The big thing is its shift to use the A18 Pro instead of an M-series chip. The brains of an iPhone 16 Pro powering a notebook Mac, giving it enough performance to handle light workloads, such as lounging in a Starbucks watching YouTube videos.

You may be wondering why Apple went down this road in the first place instead of reusing older M-series chips. It's simple: Apple is still producing A18 Pro chips, while it's not made any M1 chips for years.

There's enough performance to make it go toe-to-toe with an M1 MacBook Air, so obviously Apple is on the right track here.

The other downgrade in the range is the Studio Display XDR. The successor to the Pro Display XDR, it provides many of the benefits, including high levels of brightness, support for P3 and Adobe RGB wide color gamuts, and ProMotion support.

The downgrade here is in size. The Pro Display XDR from 2019 had a 32-inch display that ran at a 6K resolution, while the new model matches the Studio Display with a 27-inch panel and a 5K resolution.

While the MacBook Neo is a downgrade that makes sense, the Studio Display XDR is less clear. Over the Studio Display, you're paying double the cost for double the brightness, more colors, up to 60Hz more, and that's about it.

The Pro Display XDR was a giant screen with many benefits that tempted buyers with massive budgets to pay for the upgrade. The display market has changed in that six years, and consumers will find quite a few suitable alternatives if they still want a big monitor for their Mac.

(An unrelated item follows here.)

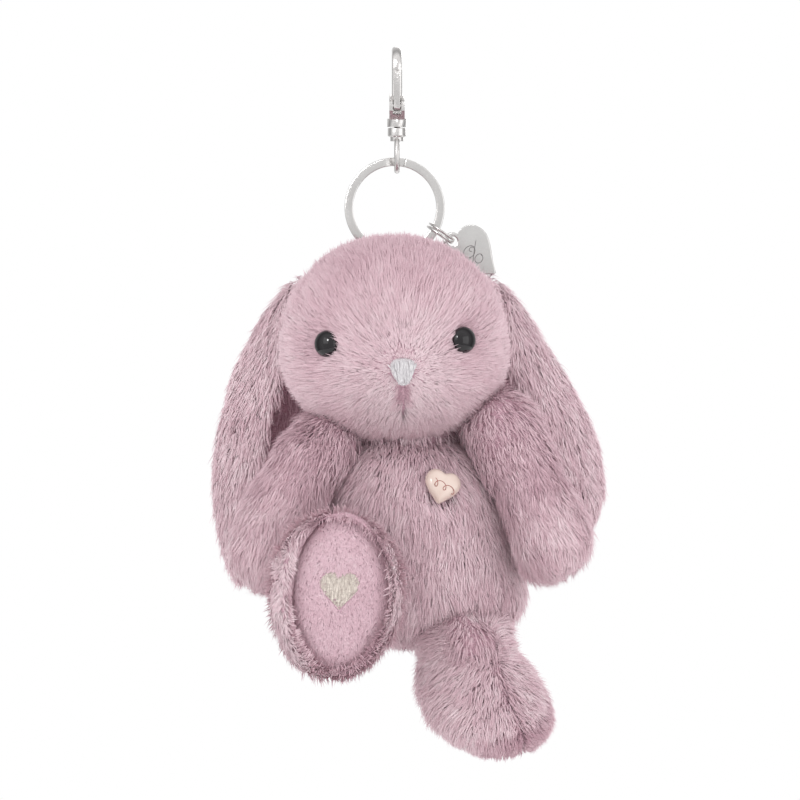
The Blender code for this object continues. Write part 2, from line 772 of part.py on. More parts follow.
def head_parts(head, hinge):
    cover = egg_cover("head_cover", head, False, hinge)
    stuffing = egg_stuffing("head_stuffing", head, hinge)
    eye("eye_left", head, cover, stuffing, EYE_LEFT_AT)
    eye("eye_right", head, cover, stuffing, EYE_RIGHT_AT)
    point, normal = head.front(*NOSE_AT)
    shield = [(-0.42, 0.5), (0.42, 0.5), (0.5, 0.38), (0.46, -0.05), (0.27, -0.38)]
    shield += [(0.1, -0.5), (-0.1, -0.5), (-0.27, -0.38), (-0.46, -0.05), (-0.5, 0.38)]
    outline = [(x * NOSE_WIDTH, y * NOSE_HEIGHT) for x, y in reversed(shield)]
    place = seat(point + normal * GAP, normal)
    plate("nose_embroidery", outline, NOSE_THICK, place, (0.62, 0.60, 0.61), 0.5, edge=0.0004, pivot=point)


def ear(side, head, turn_deg, root_toward, spine):
    """Two sewn layers of a lop ear, cupped round the head; spine is (x, y, z, width share) from the root."""
    mirror = -1 if side == "left" else 1
    point, normal = head.towards(root_toward)
    root = point + normal * (EAR_ROOT_R + BALL_CLEARANCE)
    turn = math.radians(turn_deg)
    wide = Vector((mirror * math.sin(turn), math.cos(turn), 0))
    outward = Vector((mirror * math.cos(turn), -math.sin(turn), 0))
    stations = [root + Vector((mirror * x, y, z)) * EAR_LENGTH for x, y, z, _ in spine]
    shares = [share for *_, share in spine]
    steps = (-1.0, -0.8, -0.4, 0.0, 0.4, 0.8, 1.0)
    for kind, near, thick in (
        ("outer", GAP / 2, EAR_OUTER_THICK),
        ("lining", -GAP / 2, -EAR_LINING_THICK),
    ):
        bm = bmesh.new()
        rings = []
        for centre, share in zip(stations, shares):
            half = EAR_HALF_WIDTH * share
            loop = []
            for t in steps:
                loop.append(centre + wide * half * t + outward * (near - 0.10 * half * t * t))
            for t in reversed(steps):
                swell = thick * min(1.0, 0.55 + 0.45 * share) * (0.25 + 0.75 * math.sqrt(1 - t * t))
                loop.append(centre + wide * half * t + outward * (near + swell - 0.10 * half * t * t))
            rings.append(loop)
        skin(bm, rings)
        bmesh.ops.triangulate(bm, faces=bm.faces)
        colour = ROSE if kind == "outer" else ROSE_PAD
        finish(f"ear_{side}_{kind}", bm, colour, 0.9, pivot=root)
    return root


# ---------------------------------------------------------------- torso and limbs


def torso_parts(body, neck):
    cover = egg_cover("body_cover", body, True, neck)
    stuffing = egg_stuffing("body_stuffing", body, neck)
    point, normal = body.front(*BUTTON_AT)
    place = seat(point + normal * 2 * GAP, normal) @ Matrix.Rotation(math.radians(BUTTON_TURN), 4, "Z")
    outline = heart_outline(BUTTON_WIDTH, BUTTON_HEIGHT)
    button = plate(
        "heart_button", outline, BUTTON_THICK, place, (0.87, 0.80, 0.70), 0.3, edge=0.0006, pivot=point
    )
    inside = -COVER - 0.0015
    shank = [(BUTTON_SHANK_R, inside), (BUTTON_SHANK_R, BUTTON_THICK / 2)]
    join(button, guide("button_shank", tube_bmesh(shank, place, sides=10)))
    bore_r = BUTTON_SHANK_R + GAP
    cut(cover, guide("button_bore", tube_bmesh([(bore_r, -0.006), (bore_r, 0.003)], place, sides=10)))
    cut(stuffing, guide("button_room", tube_bmesh([(bore_r, inside - GAP), (bore_r, 0.003)], place, sides=10)))

    point, normal = body.towards((0, 1, -0.42))
    centre = point + normal * (TAIL_R + 2 * GAP)
    across = Vector((TAIL_R, 0, 0))
    along = normal.cross(across)
    stations = [(centre + normal * TAIL_R * share, across, along) for share in (0.08, 0.16)]
    tail = Limb(centre, TAIL_R, stations, tip=TAIL_R)
    tail.cover("tail_cover")
    tail.stuffing("tail_stuffing")


def arm(side, body, toward, lean, curl):
    """One arm from its shoulder ball; lean is its slope sideways, curl how much the hand comes back in."""
    mirror = -1 if side == "left" else 1
    point, normal = body.towards(toward)
    pivot = point + normal * (ARM_ROOT_R + BALL_CLEARANCE)
    across = Vector((math.cos(lean), 0, mirror * math.sin(lean)))
    stations = []
    for along, share in ((0.0085, 0.90), (0.0200, 1.0), (0.0330, 1.0)):
        slope = lean - curl * along / 0.033
        centre = pivot + Vector((mirror * math.sin(slope), -ARM_FORWARD, -math.cos(slope))) * along
        half = ARM_HALF_WIDTH * share
        stations.append((centre, across * half, Vector((0, half, -ARM_FORWARD * half))))
    limb = Limb(pivot, ARM_ROOT_R, stations, tip=ARM_TIP)
    limb.cover(f"arm_{side}_cover")
    limb.stuffing(f"arm_{side}_stuffing")
    return pivot


def leg(side, body, toward, sole_offset, toe, out_of_sole):
    """One leg: hip ball, ankle and a foot whose oval mouth the sole closes."""
    point, normal = body.towards(toward)
    pivot = point + normal * (LEG_ROOT_R + BALL_CLEARANCE)
    sole_centre = pivot + Vector(sole_offset)
    out = Vector(out_of_sole).normalized()
    along = (Vector(toe) - out * Vector(toe).dot(out)).normalized()
    across = along.cross(out).normalized()
    stations = []
    for share, wide, long in ((0.42, 0.72, 0.66), (0.61, 0.92, 0.88), (0.79, 1.0, 1.0), (1.0, 0.97, 0.975)):
        centre = pivot.lerp(sole_centre, share)
        stations.append((centre, across * FOOT_HALF_WIDTH * wide, along * FOOT_HALF_LENGTH * long))
    limb = Limb(pivot, LEG_ROOT_R, stations)
    limb.cover(f"leg_{side}_cover")
    limb.stuffing(f"leg_{side}_stuffing", SOLE_RECESS + SOLE_THICK + GAP, out)

    half_wide = FOOT_HALF_WIDTH * 0.97 - COVER - GAP
    half_long = FOOT_HALF_LENGTH * 0.975 - COVER - GAP
    outline = []
    for k in range(LIMB_AROUND * 2):
        turn = math.pi * k / LIMB_AROUND
        outline.append((half_wide * 0.965 * math.cos(turn), half_long * 0.965 * math.sin(turn)))
    inward = (pivot - sole_centre) / abs((pivot - sole_centre).dot(out))
    place = seat(sole_centre + inward * (SOLE_RECESS + SOLE_THICK), out, along)
    plate(f"sole_{side}", outline, SOLE_THICK, place, ROSE_PAD, 0.9, edge=0.0004, pivot=pivot)
    heart_place = seat(sole_centre + inward * (SOLE_RECESS - GAP), out, along)
    outline = heart_outline(SOLE_HEART, SOLE_HEART)
    plate(f"sole_heart_{side}", outline, SOLE_HEART_THICK, heart_place, (0.72, 0.62, 0.56), 0.5, pivot=pivot)
    return pivot


def main():
    clear_scene()
    hook_foot = hook()
    wire_z, seat_z = swivel_eye(hook_foot)
    ring_centre, ring_middle_r = key_ring(wire_z, seat_z)
    charm(ring_centre, ring_middle_r)
    hinge, loop_low = hang_loop(ring_centre, ring_middle_r)

    head_y = CROWN_LEDGE - HEAD_HALF_DEPTH
    size = (HEAD_HALF_WIDTH, HEAD_HALF_DEPTH, HEAD_RISE, HEAD_FALL)
    head = Egg((HEAD_X, head_y, 0), *size, power=HEAD_POWER)
    head.centre.z = loop_low - LOOP_TO_CROWN - head.height(0)
    head_parts(head, hinge)

    body_y = head_y + BODY_BACK
    body_top = head.centre.z - head.height(body_y, above=False) - NECK_GAP
    size = (BODY_HALF_WIDTH, BODY_HALF_DEPTH, BODY_RISE, BODY_FALL)
    body = Egg((BODY_X, body_y, body_top - BODY_RISE), *size, power=BODY_POWER, lean=BODY_LEAN)
    neck = Vector((BODY_X + BODY_LEAN * BODY_RISE, (head_y + body_y) / 2, body_top + NECK_GAP / 2))
    torso_parts(body, neck)

    left_spine = (
        (0.00, 0.00, 0.00, 0.22),
        (0.035, 0.050, -0.055, 0.52),
        (0.090, 0.090, -0.150, 0.82),
        (0.160, 0.100, -0.290, 0.97),
        (0.210, 0.080, -0.460, 1.00),
        (0.235, 0.065, -0.650, 0.97),
        (0.225, 0.055, -0.820, 0.78),
        (0.205, 0.050, -0.930, 0.46),
        (0.195, 0.045, -0.970, 0.18),
    )
    right_spine = tuple((x - 0.035 * z + 0.055 * z * z, y, z, w) for x, y, z, w in left_spine)
    ear("left", head, 30.0, (-0.0262, 0.0175, 0.0215), left_spine)
    ear("right", head, 34.0, (0.0262, 0.0175, 0.0215), right_spine)

    arm("left", body, (-0.0300, -0.0140, 0.0345), math.radians(24), math.radians(2))
    arm("right", body, (0.0340, -0.0140, 0.0340), math.radians(29), math.radians(7))

    leg("left", body, (-0.0185, -0.0230, -0.0060), (-0.0035, -0.0200, 0.0035), (0.03, 0, 1), (0, -1, 0))
    leg("right", body, (0.0110, -0.0150, -0.0150), (0.0058, 0.0080, -0.0170), (0.17, -0.86, -0.48), (0, 0.48, -0.86))


main()
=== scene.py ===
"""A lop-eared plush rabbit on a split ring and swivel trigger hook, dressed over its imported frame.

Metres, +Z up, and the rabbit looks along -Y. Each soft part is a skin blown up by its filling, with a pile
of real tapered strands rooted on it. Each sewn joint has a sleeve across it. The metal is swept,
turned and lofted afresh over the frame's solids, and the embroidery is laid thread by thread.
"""

from __future__ import annotations

import json
import logging
import math
from dataclasses import dataclass, field
from enum import Enum
from typing import Callable, Sequence

import bpy
import numpy as np
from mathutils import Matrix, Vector

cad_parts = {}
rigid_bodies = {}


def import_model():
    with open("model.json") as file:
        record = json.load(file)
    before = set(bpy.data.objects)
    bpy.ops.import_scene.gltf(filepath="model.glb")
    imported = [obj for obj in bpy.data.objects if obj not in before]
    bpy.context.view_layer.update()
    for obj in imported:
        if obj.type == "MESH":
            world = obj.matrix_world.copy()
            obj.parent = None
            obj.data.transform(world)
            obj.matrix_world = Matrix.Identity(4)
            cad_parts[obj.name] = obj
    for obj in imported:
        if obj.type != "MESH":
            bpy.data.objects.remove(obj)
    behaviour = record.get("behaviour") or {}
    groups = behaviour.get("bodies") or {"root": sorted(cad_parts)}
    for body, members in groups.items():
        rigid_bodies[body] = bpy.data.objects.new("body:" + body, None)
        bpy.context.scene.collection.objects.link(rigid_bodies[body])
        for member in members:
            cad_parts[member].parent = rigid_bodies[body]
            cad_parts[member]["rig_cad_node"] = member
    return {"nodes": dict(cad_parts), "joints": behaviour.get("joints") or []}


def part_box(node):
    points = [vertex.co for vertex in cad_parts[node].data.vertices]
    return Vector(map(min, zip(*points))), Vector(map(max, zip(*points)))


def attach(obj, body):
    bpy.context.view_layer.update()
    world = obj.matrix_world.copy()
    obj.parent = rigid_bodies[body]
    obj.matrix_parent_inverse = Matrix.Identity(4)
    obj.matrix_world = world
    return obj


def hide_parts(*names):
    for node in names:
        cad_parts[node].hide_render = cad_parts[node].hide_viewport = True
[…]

Last week's Reboot covered the Apple Experiences' potential to change Apple's shipment schedules, the continued sightings of miniature Macintoshes, and how that Godzilla drone show set an oddly-specific world record.

Apple's GDC field trip

Apple doesn't seem like a gaming powerhouse, but it is. The sheer size of the iPhone gaming marketplace makes it one by default.

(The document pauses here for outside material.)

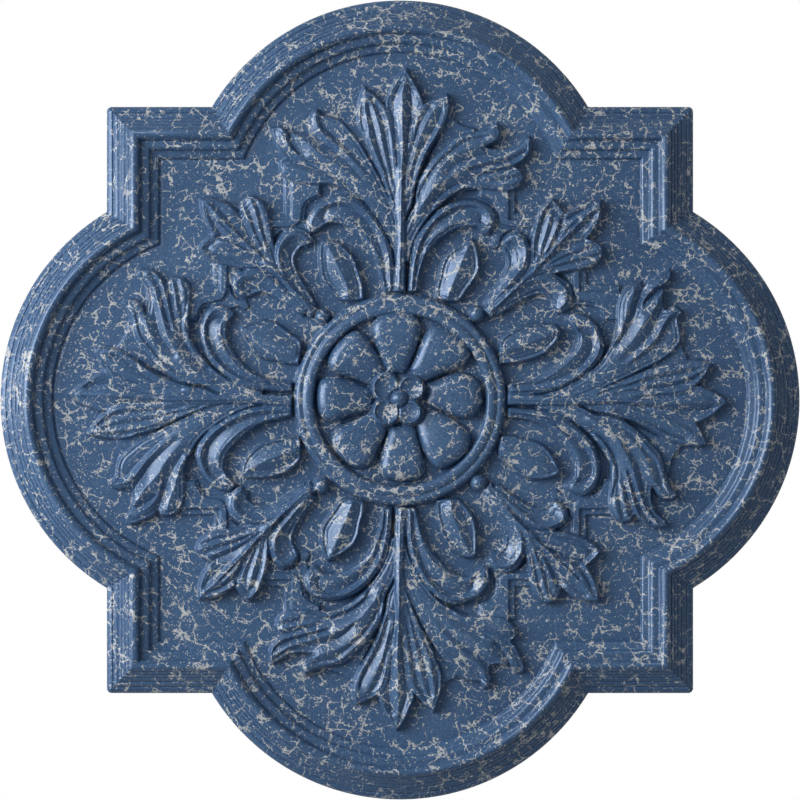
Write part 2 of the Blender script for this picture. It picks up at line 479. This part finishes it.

It has also made strides to try and make gaming on a Mac more of a thing in recent years. Its courted big-name developers and introduced tools like the Game Porting Toolkit, all to try and make its desktops and notebooks a better place for gaming.

As part of that effort, Apple is heading off to the GDC Festival of Gaming, a mild rebranding of the Game Developers Conference. Taking place at the familiar Moscone Center in San Francisco from March 9, Apple will be leading a trio of sessions on Wednesday.

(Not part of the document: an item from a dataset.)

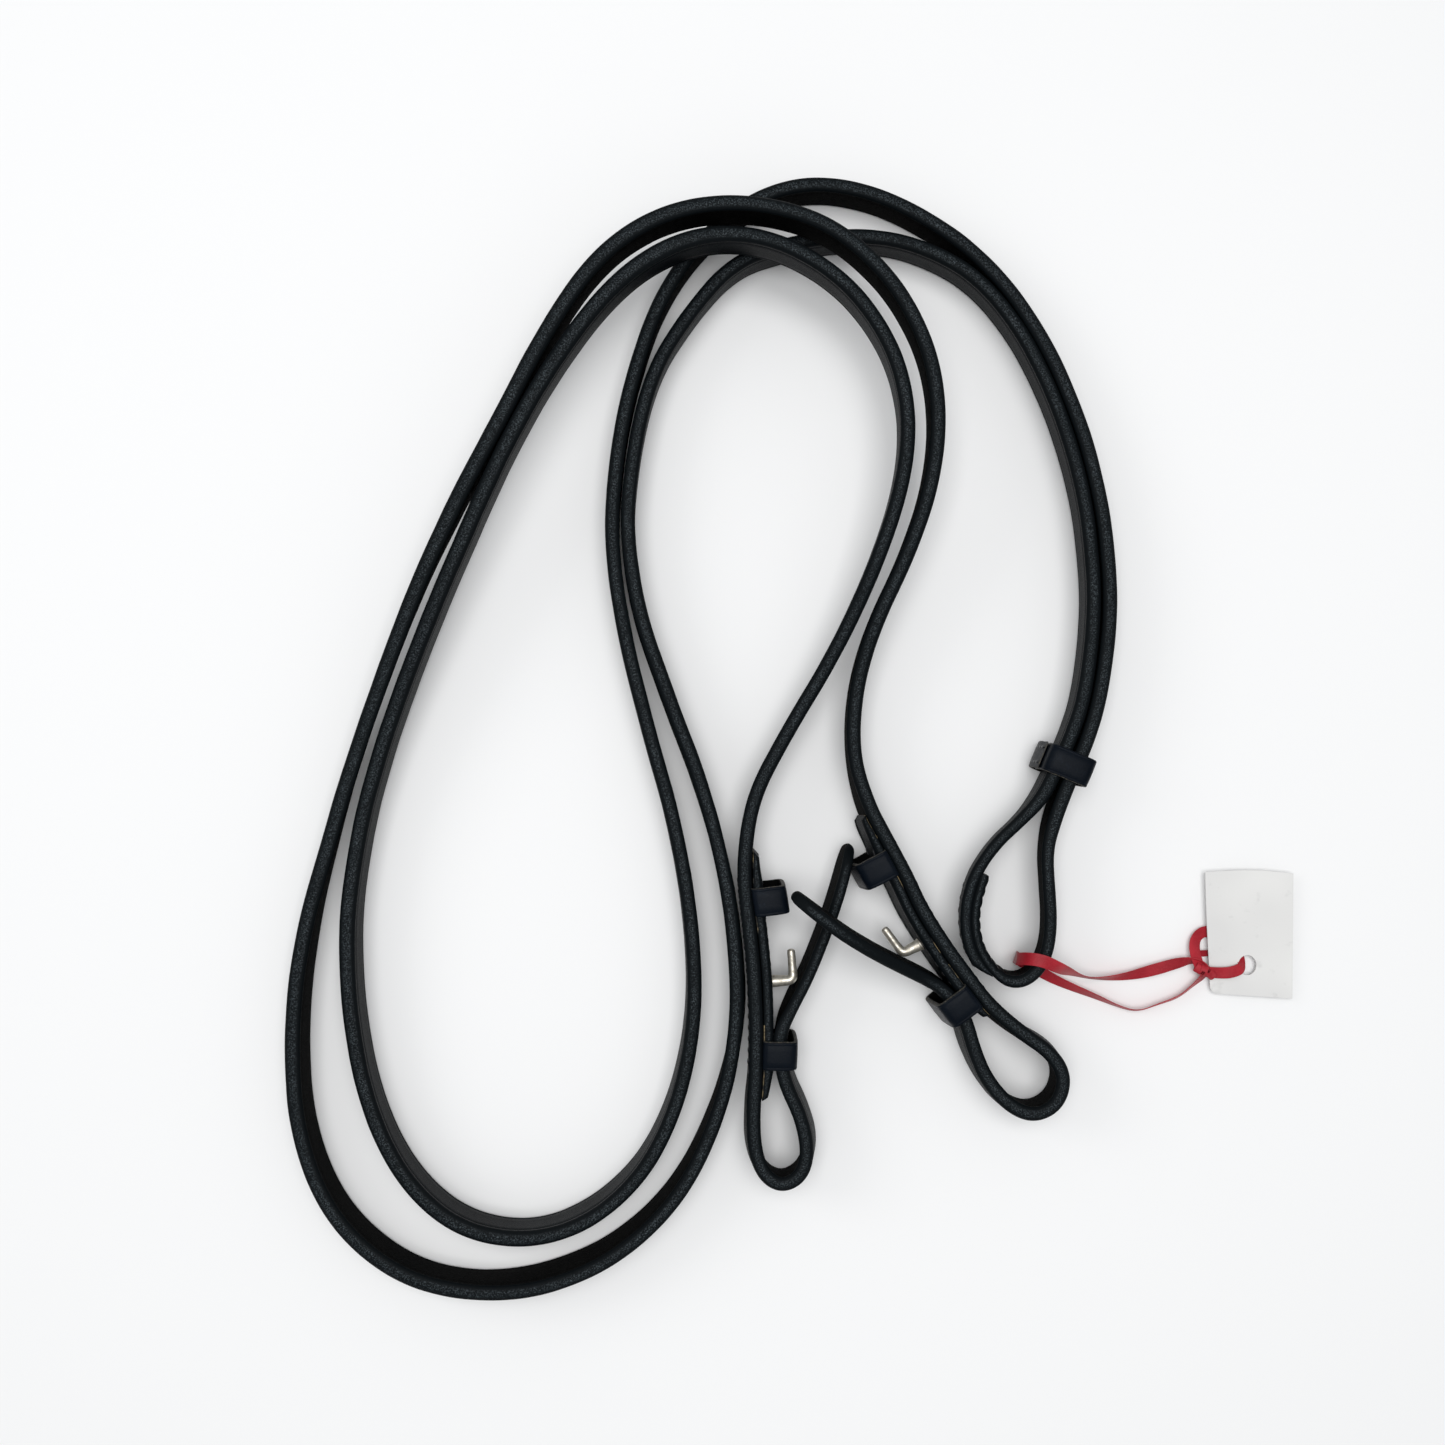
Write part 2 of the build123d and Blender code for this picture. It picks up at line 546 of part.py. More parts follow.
def right_lining():
    return lining(RIGHT_BILLET[:9], RIGHT_LINING_CUT, -1, RIGHT_KEEPERS, RIGHT_STUD_ON)


NODES = {
    "rein_left": left_rein,
    "rein_right": right_rein,
    "billet_tail_right": right_tail,
    "billet_lining_left": left_lining,
    "billet_lining_right": right_lining,
    "upper_keeper_left": lambda: keeper(*LEFT_UPPER_KEEPER, 1),
    "lower_keeper_left": lambda: keeper(*LEFT_LOWER_KEEPER, 1),
    "upper_keeper_right": lambda: keeper(*RIGHT_UPPER_KEEPER, -1),
    "lower_keeper_right": lambda: keeper(*RIGHT_LOWER_KEEPER, -1),
    "hook_stud_left": lambda: hook_stud(LEFT_STUD, LEFT_STUD_ON, 1),
    "hook_stud_right": lambda: hook_stud(RIGHT_STUD, RIGHT_STUD_ON, -1),
    "billet_stitching_left": lambda: billet_stitching(LEFT_BILLET, 1, 5, (0.3, 0.92)),
    "billet_stitching_right": lambda: billet_stitching(RIGHT_BILLET, -1, 7, (0.33, 0.93)),
    "centre_stitching": centre_stitching,
    "runner": runner,
    "runner_stitching": runner_stitching,
    "tag_ribbon": tag_ribbon,
    "ribbon_knot": ribbon_knot,
    "swing_ticket": swing_ticket,
}

os.makedirs("parts", exist_ok=True)
for name, make in NODES.items():
    export_step(make(), f"parts/{name}.step")
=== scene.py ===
import bmesh
import bpy
import math
from collections import namedtuple
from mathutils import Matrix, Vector
from mathutils.geometry import delaunay_2d_cdt
from mathutils.noise import noise


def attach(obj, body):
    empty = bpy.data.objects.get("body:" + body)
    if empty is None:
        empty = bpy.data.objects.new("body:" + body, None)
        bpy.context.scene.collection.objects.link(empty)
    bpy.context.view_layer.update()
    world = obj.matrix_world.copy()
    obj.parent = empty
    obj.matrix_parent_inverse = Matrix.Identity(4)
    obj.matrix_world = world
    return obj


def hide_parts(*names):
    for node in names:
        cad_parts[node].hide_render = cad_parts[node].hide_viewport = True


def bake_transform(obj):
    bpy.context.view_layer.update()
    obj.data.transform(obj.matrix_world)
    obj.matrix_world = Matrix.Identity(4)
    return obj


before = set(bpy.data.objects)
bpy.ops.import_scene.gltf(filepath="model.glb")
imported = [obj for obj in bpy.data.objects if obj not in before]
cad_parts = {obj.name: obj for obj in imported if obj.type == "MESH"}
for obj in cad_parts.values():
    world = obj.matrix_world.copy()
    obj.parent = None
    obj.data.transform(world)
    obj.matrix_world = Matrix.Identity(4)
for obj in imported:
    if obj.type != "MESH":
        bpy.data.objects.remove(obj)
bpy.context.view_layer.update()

# Leather riding reins, laid down in two flat rounds on their edges. Metres, +Z up, floor at Z = 0.

# ---- Camera ----
CAMERA_AT = (0.007, 0.005, 0.45)
HALF_VIEW = 0.49772  # half the width of the view over its distance

camera_data = bpy.data.cameras.new("camera")
camera_data.angle = 2 * math.atan(HALF_VIEW)
camera_data.clip_start = 0.01
camera = bpy.data.objects.new("camera", camera_data)
camera.location = CAMERA_AT
bpy.context.scene.collection.objects.link(camera)
bpy.context.scene.camera = camera

# ---- Routes of the straps, the control points of one smooth line each ----
LEFT_TONGUE = [
    (0.0862, -0.0409), (0.0837, -0.0485), (0.0831, -0.0555), (0.0842, -0.0616), (0.0865, -0.0664),
    (0.0898, -0.0706),
]
LEFT_CENTRE_LOOP = [
    (0.0939, -0.073), (0.0985, -0.0725), (0.1028, -0.0686), (0.1052, -0.0625), (0.1059, -0.0545),
    (0.1053, -0.044), (0.1047, -0.0335),
]
LEFT_SECOND_UP = [
    (0.1068, -0.0235), (0.111, -0.013), (0.1162, -0.0015), (0.1202, 0.012), (0.1229, 0.029),
    (0.1235, 0.048), (0.1211, 0.071), (0.1146, 0.096), (0.1035, 0.1215), (0.087, 0.1435),
    (0.068, 0.1575), (0.048, 0.166),
]
LEFT_SECOND_DOWN = [
    (0.029, 0.1672), (0.012, 0.1602), (-0.0024, 0.1473), (-0.0126, 0.1313), (-0.0203, 0.11),
    (-0.0256, 0.084), (-0.027, 0.0575), (-0.0225, 0.029), (-0.015, 0.0005), (-0.007, -0.028),
    (-0.0024, -0.056), (-0.0014, -0.082), (-0.0057, -0.1067), (-0.0157, -0.1288),
    (-0.0323, -0.1448),
]
LEFT_FIRST_UP = [
    (-0.053, -0.1515), (-0.073, -0.1472), (-0.089, -0.133), (-0.0995, -0.1115), (-0.1048, -0.087),
    (-0.1066, -0.06), (-0.1036, -0.0325), (-0.096, -0.004), (-0.084, 0.0265), (-0.0695, 0.0585),
    (-0.054, 0.09), (-0.0373, 0.1173), (-0.0205, 0.1365), (-0.001, 0.1466),
]
LEFT_FIRST_DOWN = [
    (0.0195, 0.146), (0.0385, 0.1366), (0.053, 0.1206), (0.0608, 0.101), (0.061, 0.0795),
    (0.054, 0.055), (0.0415, 0.027), (0.0265, 0.002), (0.0158, -0.018),
]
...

The first is "Built for Games: Explore Apple Hardware and Software for Game Developers," namely showing what tools are available and how games can be made across Apple's multiple platforms.

This is arguably the most instructive of the three sessions, as the other two are more about how specific games made it on Apple's hardware.

Futuristic cyberpunk city at night with towering skyscrapers, massive neon billboards in various languages, elevated highways, and crowded buildings glowing with colorful lights and holographic advertisements

Cyberpunk 2077 is on Mac.

That includes the work that went into making Cyberpunk 2077 to Mac, with it covering the GDC Game Production Technology and Production tracks. The other, "Maximize your Game's Potential on the App Store" will feature Black Salt Games, the makers of the Lovecraftian fishing horror game Dredge.

Admittedly, I have a bit of an interest in these talks, as I'm in the midst of making a game, documenting the progress on this very site. But, as much as I would've loved a massively expensive trip to the United States to attend it in person, I will have to instead wait for the inevitable release of talks via YouTube in the future.

Apple has spent a few years trying to urge game developers to actually sell their wares on Mac already. Evidently, it still believes it can be a success here, and if it can convert more to make games that appear in the App Store, it'll consider the initiative to be a success.

Digital graffiti in Australia

Defacing a public monument will get the average person in trouble. Less so if you're Apple and do it in a completely non-destructive manner.

As part of its 12-month collaboration supporting arts programming, Apple is enabling anyone to scribble on the "sails" of the Sydney Opera House. Legally, of course.

The effort, from March 25 to March 27, is titled "Illuminating Creativity" and will project various static and moving artworks onto the roof of the building.

There will be some professional artwork commissions from emerging Australian artists, all produced using Procreate on an iPad. But if you're a dab hand with an Apple Pencil, you can join in too.

Apple is accepting submissions from the public from March 9 to 15, with selected pieces incorporated into the display. Apple's even hosting free Today at Apple sessions for the initiative.

Sydney Opera House sails covered in vibrant digital graffiti, with bold neon colors and sweeping blue strokes, floating above a dark background and outlined architectural base

Apple's example image for the Sydney Opera House iPad art initiative — image credit: Apple

This isn't the first time that Apple has put artistic power into people's hands using a projector and a dream. Over Christmas 2025, Apple projected images of Christmas trees designed by iPad owners onto the towers of its Battersea headquarters in London.

It's a nice idea, and certainly one that will see many different designs submitted by the public. For those who take part, there's a slim possibility of being picked for the display, but there's still a chance.

Your humble writer certainly wouldn't get picked. Partly because they're on the opposite side of the world, partly because they lack the drawing ability beyond creating a stick man.

Then again, if the example image supplied by Apple is anything to go by, even that might get picked.